His motives are purely transactional: “If I keep hanging around her and showing her what a ‘good’ guy I am, then she’ll leave her boyfriend for me.” or “I helped her move, so she should blow me.”

“Nice guys” suck.

Guys who are nice, though, don’t.

They’re polite. They have manners. When they’re interested in a woman, they express that, and if she’s dating someone, they don’t hang around in the hopes of scoring her once she’s single again.

6. Thou shalt make moves.

Too many of my clients in the past were too chickenshit to ask a woman they liked out. They expected the woman to do all of the emotional labor of putting herself out there and then set up the date too.

Women do enough emotional labor, and we shouldn’t have to do it at the beginning of a relationship too.

All you need to do is ask her the fuck out. Don’t message her for days, but make no plans to meet up. Don’t stare at her at work, but never talk to her. JUST DO THE THING.

A woman who is into you will give you ample signals that she’s interested. If you don’t jump at the chance to ask her out, she’ll date a guy who does.

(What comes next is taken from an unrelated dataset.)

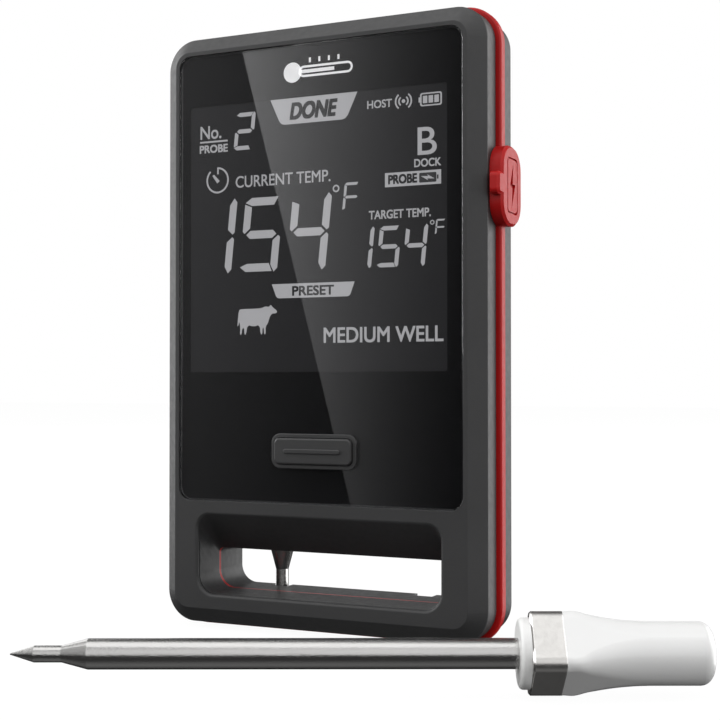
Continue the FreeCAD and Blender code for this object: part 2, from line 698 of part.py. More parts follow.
def housing_screws():
    screws = []
    for x, z in housing_screw_places():
        screws.append(screw(x, z, REAR - SCREW_SEAT, SCREW_LEN, SCREW_HEAD_R, SCREW_R))
    return Part.makeCompound(screws)


def board_screws():
    screws = []
    for x, z in BOARD_SCREWS:
        screws.append(screw(x, z, BOARD_REAR_Y, BOARD_SCREW_LEN, 1.7, BOARD_SCREW_R))
    return Part.makeCompound(screws)


# ---- probe, modelled upright on its own axis with the point at zero ----
def turned(profile):
    """Solid turned about Z from (radius, height) points."""
    points = [Vector(radius, 0, height) for radius, height in profile]
    points.append(points[0])
    return Part.Face(Part.makePolygon(points)).revolve(Vector(0, 0, 0), Vector(0, 0, 1), 360)


def square_bar(half, corner_r, z0, z1):
    bar = centred_plate(0, 0, 2 * half, 2 * half, corner_r, 0, z1 - z0)
    bar.rotate(Vector(0, 0, 0), Vector(1, 0, 0), 90)
    bar.translate(Vector(0, 0, z0))
    return bar


def probe_tip():
    return turned(((0, 0), (POINT_R, 0), (NECK_R, TIP_CONE), (NECK_R, NECK_END),
                   (TUBE_R, TIP_END), (TUBE_BORE_R, TIP_END), (TUBE_BORE_R, TIP_END + 4),
                   (0, TIP_END + 4)))


def probe_tube():
    top = RING_END + STEM_IN_COLLAR
    return turned(((TUBE_BORE_R, TIP_END), (TUBE_R, TIP_END), (TUBE_R, top),
                   (TUBE_BORE_R, top)))


def probe_ring():
    ring = turned(((TUBE_R, TUBE_END), (RING_R, TUBE_END), (RING_R, RING_END),
                   (TUBE_R, RING_END)))
    front_rim = []
    for edge in ring.Edges:
        bounds = edge.BoundBox
        if bounds.XLength > 2 * RING_R - 0.1 and abs(bounds.ZMax - TUBE_END) < 1e-4:
            front_rim.append(edge)
    return ring.makeFillet(0.8, front_rim)


def probe_collar():
    collar = square_bar(COLLAR_HALF, COLLAR_R, RING_END, COLLAR_END)
    front_rim = []
    for edge in collar.Edges:
        bounds = edge.BoundBox
        if bounds.ZMax < RING_END + 1e-4:
            front_rim.append(edge)
    collar = collar.makeChamfer(0.35, front_rim)
    stem_top = RING_END + STEM_IN_COLLAR
    collar = collar.cut(cylinder_z(0, 0, TUBE_R, RING_END - 1, stem_top))
    return collar.cut(cylinder_z(0, 0, HANDLE_BORE_R + 0.5, stem_top, COLLAR_END + 1))


def handle_wire(rise):
    """Outline of the handle above the collar: square at first, easing to a circle."""
    gone = min(max((rise - GRIP_START) / GRIP_EASE, 0.0), 1.0)
    eased = 1 - (1 - gone) ** 2
    half = COLLAR_HALF + (GRIP_R - COLLAR_HALF) * eased
    corner_r = COLLAR_R + (half - 0.05 - COLLAR_R) * eased
    wire = rounded_wire(-half, half, -half, half, corner_r, 0)
    wire.rotate(Vector(0, 0, 0), Vector(1, 0, 0), 90)
    wire.translate(Vector(0, 0, COLLAR_END + rise))
    return wire


def grip_envelope():
    """Room the handle is trimmed to: its end is rounded over."""
    grip = cylinder_z(0, 0, GRIP_R + 0.02, COLLAR_END, PROBE_LEN)
    end_rim = []
    for edge in grip.Edges:
        if edge.BoundBox.ZMin > PROBE_LEN - 1e-4:
            end_rim.append(edge)
    grip = grip.makeFillet(GRIP_END_ROUND, end_rim)
    return grip.fuse(cylinder_z(0, 0, 9.5, COLLAR_END, PROBE_LEN - 4))


def probe_handle():
    """Square where it meets the collar, easing to a round grip with a rounded end."""
    length = PROBE_LEN - COLLAR_END
    rises = (0, 1.2, 2.4, 4.0, 6.0, 8.5, 11.5, 14.0, 16.4, 20.0, 24.0, length)
    handle = Part.makeLoft([handle_wire(rise) for rise in rises], True, False)
    handle = handle.common(grip_envelope())
    bore = cylinder_z(0, 0, HANDLE_BORE_R, COLLAR_END - 1, PROBE_LEN - 2.4)
    return handle.cut(bore).removeSplitter()


def probe_board():
    """Thin sensor strip that runs up the tube."""
    return box(-1.5, 1.5, -0.35, 0.35, TIP_END + 5, RING_END - 22)


def probe_cell():
    cell = cylinder_z(0, 0, 1.9, RING_END - 20, RING_END + 2)
    return cell.makeFillet(0.3, [edge for edge in cell.Edges if edge.BoundBox.XLength > 3])


def probe_antenna():
    """Coil former of the aerial, standing in the handle."""
    rod = cylinder_z(0, 0, 1.6, RING_END + 4, PROBE_LEN - 4)
    base = cylinder_z(0, 0, HANDLE_BORE_R - 0.2, COLLAR_END - 2, COLLAR_END)
    return rod.fuse(base).removeSplitter()


def place_docked(shape):
    placed = shape.copy()
    placed.translate(Vector(-DOCK_X, DOCK_Y, DOCKED_TIP_Z))
    return placed


def place_loose(shape):
    """Lay the probe down: roll about its axis, tip it level, then turn and move it."""
    roll = Rotation(Vector(0, 0, 1), LOOSE_ROLL)
    level = Rotation(Vector(0, 1, 0), 90)
    yaw = Rotation(Vector(0, 0, 1), LOOSE_YAW)
    placed = shape.copy()
    placed.Placement = FreeCAD.Placement(LOOSE_TIP, yaw.multiply(level).multiply(roll))
    return placed


DOCK_PARTS = {
    "front_housing": front_housing,
    "rear_housing": rear_housing,
    "seal_band": seal_band,
    "display_window": display_window,
    "window_gasket": window_gasket,
    "lcd_panel": lcd_panel,
    "lcd_frame": lcd_frame,
    "light_guide": light_guide,
    "lcd_ribbon": lcd_ribbon,
    "main_board": main_board,
    "radio_shield": radio_shield,
    "buzzer": buzzer,
    "button_bezel": button_bezel,
    "button_cap": button_cap,
    "switch_plunger": switch_plunger,
    "button_switch": button_switch,
    "usb_socket": usb_socket,
    "port_cover": port_cover,
    "battery_cell": battery_cell,
    "battery_pad": battery_pad,
    "charge_pins": charge_pins,
    "dock_magnets": dock_magnets,
    "holding_magnets": holding_magnets,
    "magnet_yoke": magnet_yoke,
    "grip_pad": grip_pad,
    "housing_screws": housing_screws,
    "board_screws": board_screws,
}

PROBE_PARTS = {
    "tip": probe_tip,
    "tube": probe_tube,
    "seal_ring": probe_ring,
    "collar": probe_collar,
    "handle": probe_handle,
    "sensor_board": probe_board,
    "power_cell": probe_cell,
    "antenna": probe_antenna,
}

for name, make in DOCK_PARTS.items():
    save(make(), name)

for name, make in PROBE_PARTS.items():
    piece = make()
    save(place_docked(piece), "docked_probe_" + name)
    save(place_loose(piece), "loose_probe_" + name)
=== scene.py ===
import json
import math
import bpy
from mathutils import Matrix, Vector

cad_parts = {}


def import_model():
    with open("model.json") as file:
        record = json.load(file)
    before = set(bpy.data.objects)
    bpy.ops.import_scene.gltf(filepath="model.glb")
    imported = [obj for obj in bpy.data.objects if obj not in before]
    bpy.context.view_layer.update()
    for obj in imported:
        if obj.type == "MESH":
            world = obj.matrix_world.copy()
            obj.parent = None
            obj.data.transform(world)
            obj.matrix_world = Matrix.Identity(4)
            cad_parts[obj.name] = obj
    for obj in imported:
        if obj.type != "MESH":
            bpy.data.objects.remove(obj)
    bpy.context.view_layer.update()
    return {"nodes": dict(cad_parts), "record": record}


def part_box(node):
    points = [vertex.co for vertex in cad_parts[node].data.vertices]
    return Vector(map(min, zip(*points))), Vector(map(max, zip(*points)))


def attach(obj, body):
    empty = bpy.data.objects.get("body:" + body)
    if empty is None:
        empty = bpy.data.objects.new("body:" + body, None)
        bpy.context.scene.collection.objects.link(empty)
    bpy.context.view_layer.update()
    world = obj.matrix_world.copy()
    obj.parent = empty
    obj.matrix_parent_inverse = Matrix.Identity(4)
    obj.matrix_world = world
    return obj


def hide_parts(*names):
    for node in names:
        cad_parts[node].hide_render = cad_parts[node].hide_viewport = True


# Looks of a wireless meat thermometer: display dock with one docked and one loose probe.
# Metres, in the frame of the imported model: X to the display's right, Y to the rear, Z up.

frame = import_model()

MM = 0.001
NODES = frame["nodes"]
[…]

7. Thou shalt see the whole woman.

Too often men can see just one quality of a woman and take that to mean much more. She’s smiling, so she must be sweet and kind. She’s stylish, so she must be financially responsible.

While your operating system is set to “iOS delusion,” you’re likely ignoring all of the red flags your date is exhibiting. Her stylish outfit may actually mean she’s living beyond her means, or yes, she’s smiling, but she keeps saying really mean comments about the other women in the restaurant you’re at.

It’s easy to get overly impressed or excited about a person you’re going on a date with, but make sure you rein in your feelings of excitement and take some time to evaluate if what you believe and reality match up. You don’t want to commit to someone before you truly know them.

There’s no guarantee in this life, but you’re guaranteed to get nowhere if you don’t try. Try these commandments and see if they work for you the way they’ve worked for my clients!